Corporations Open Up About Political Spending,” declared the headline for a New York Times Economic Scene column by Eduardo Porter. Relying heavily on data from the CPA-Zicklin Index and statements by corporate executives, the column charted the success of CPA and its shareholder partner organizations in establishing disclosure as a corporate governance best practice. Here are key excerpts:

Corporate governance, it seems, can impose at least some of the restraint that Congress and the Supreme Court — in lifting limits on corporations under the argument that they have many of the same rights as people — have refused to demand.”

“Business executives seem to have realized that secret political contributions carry real risks to corporations and their shareholders.”

Watertight anonymity might protect a corporation from damaging its reputation through some ill-conceived donation. But anonymity is often breached. Moreover, it carries risks of its own by exposing companies to extortion by the operatives running politicians’ dark pools of cash, who know exactly who contributed or refused to contribute to their efforts.”

Since the Center for Political Accountability “started banging the drum in 2003,” the column continued, “it has reached disclosure agreements with 141 companies in the Standard & Poor’s 500-stock index, according to Bruce F. Freed, who runs the center.”

“In an evaluation of the top 300 companies in the S.&P. 500, the group found that more than six out of 10 either disclose political spending made directly to candidates, parties and committees, or do not make such contributions. Almost half disclose at least some information about payments to trade associations, like the United States Chamber of Commerce, that put money into election campaigns.”
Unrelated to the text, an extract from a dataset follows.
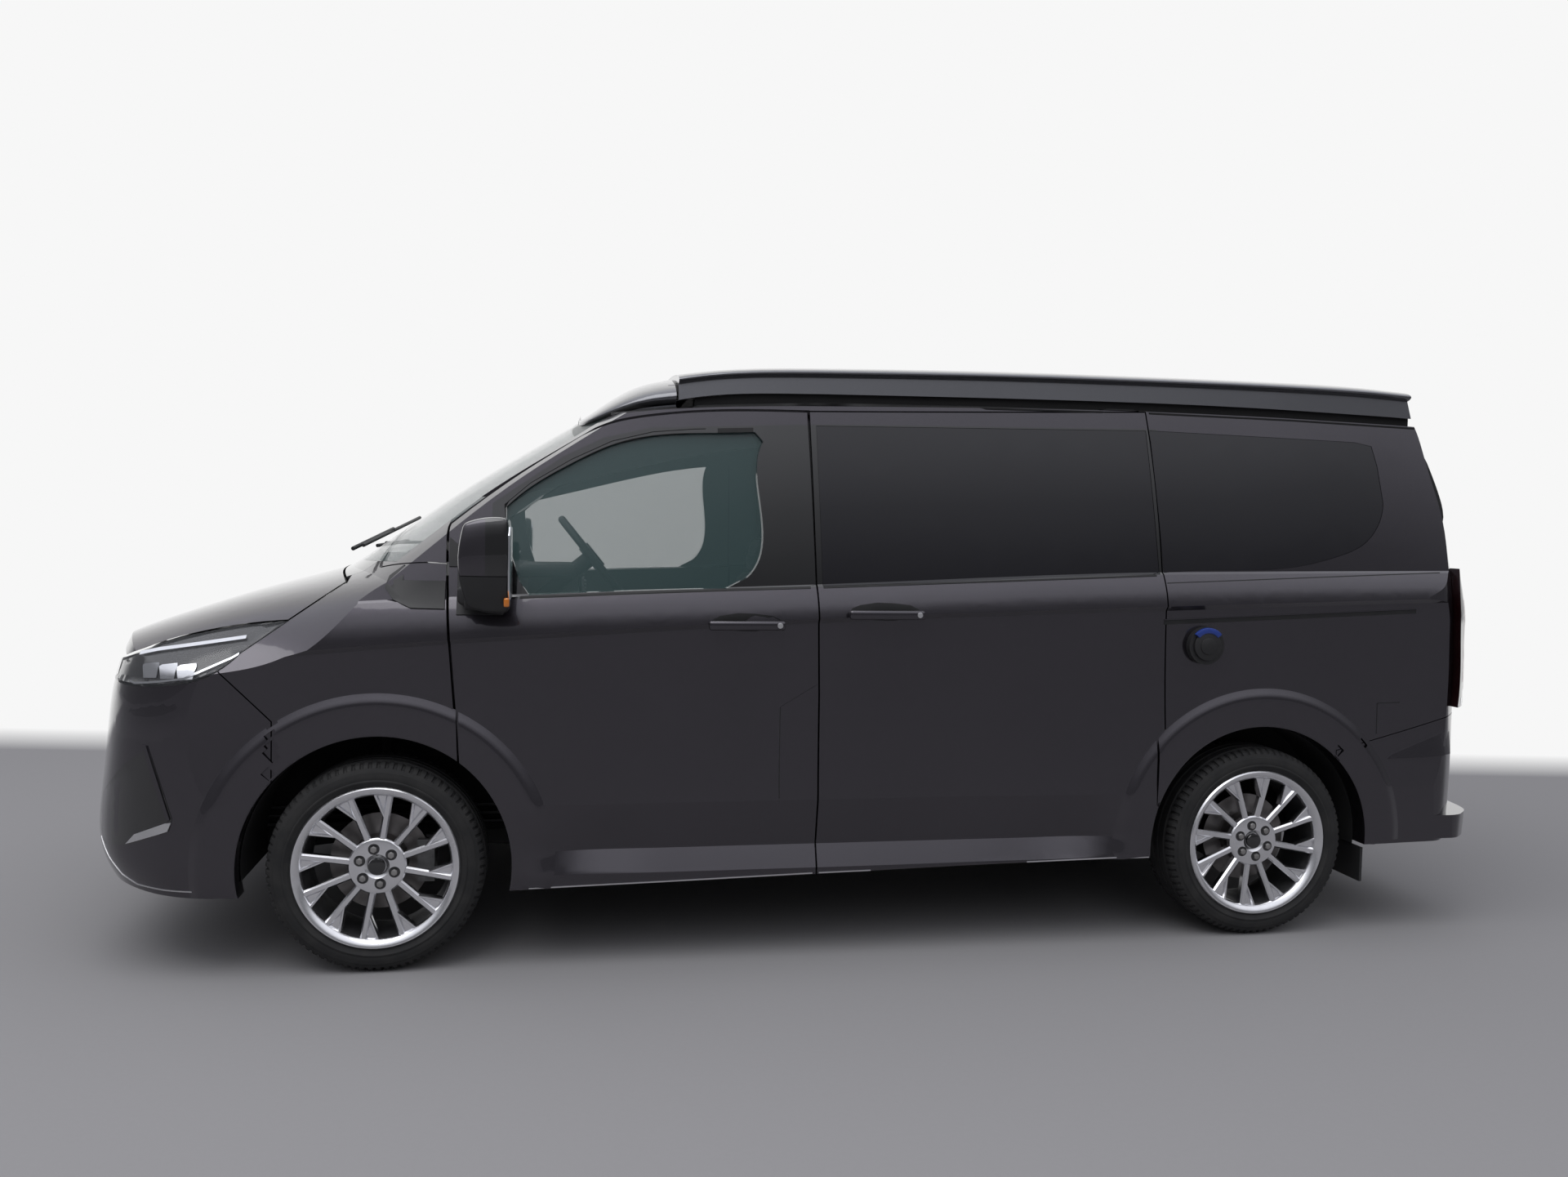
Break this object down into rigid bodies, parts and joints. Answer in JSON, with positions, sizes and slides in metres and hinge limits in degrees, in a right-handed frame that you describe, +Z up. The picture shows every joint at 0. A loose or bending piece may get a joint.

“Perhaps the increased transparency will also instill more moderation. Forcing executives to justify political activities on the corporate dime, and allowing shareholders to object, could limit political spending altogether.”

The Times column said plenty of corporate political cash remains in the shadows. “But as Mr. Freed noted, the disclosure effort has the wind at its back. ‘We have surmounted the major obstacle, the acceptance that political spending poses a risk,’ he said.”

Political Disclosure Protects Companies from Growing Pressure

Founder's Column by Bruce Freed

In a month of major national news from Charleston to the Supreme Court, it would be easy to overlook a Washington story with big repercussions for corporate political activity and for shareholders. Lest that happen, I’ll reprise it here.

“The primary Senate and House Republican super PACs,” the Congressional Leadership Fund and Senate Leadership Fund, “are joining forces in a major campaign to get Big Business to open its checkbook to the party,” Politico reported.

They will focus on holding their majorities. “The message isn’t subtle: the left is shelling out tens of millions of dollars to pummel Republicans and it’s time for corporate America to fund a counteroffensive,” the article continued.

When this effort to woo corporate political money is added to that of campaigns and superPACs in the presidential election, the result is that American companies are coming under greater pressure to give politically than at any other time in memory. You don’t need to take our word for it that that spells r-i-s-k for shareholders, because the Politico article affirmed it from the vantage point of corporations:

“Corporate honchos feel that such open political activity could negatively impact their bottom line or rile up shareholders.

“’I still feel like a lot of these companies have not overcome that hurdle,’ said one attendee [at a private briefing by the superPACs for corporate representatives] of giving to super PACs. ‘I know ours hasn’t. We do individual giving, not corporate giving. I’m not sure how some of these other guys do it.’”

Recent polling suggests that the unnamed attendee and his risk-averse compatriots may also be listening to public opinion.

According to a Wall Street Journal/NBC News poll, “Asked to rank their top concerns about the upcoming presidential election, one-third of Americans pointed to the sway that companies and wealthy individuals may have over the outcome, more than for any of five other issues tested.”

Especially with Republicans girding to keep their Senate majority in 2016, look for even more ratcheting up of pressure on American companies to give political cash.

This volatile climate poses risky terrain for companies to navigate safely. Political disclosure and accountability are two of the best navigational aids they can deploy.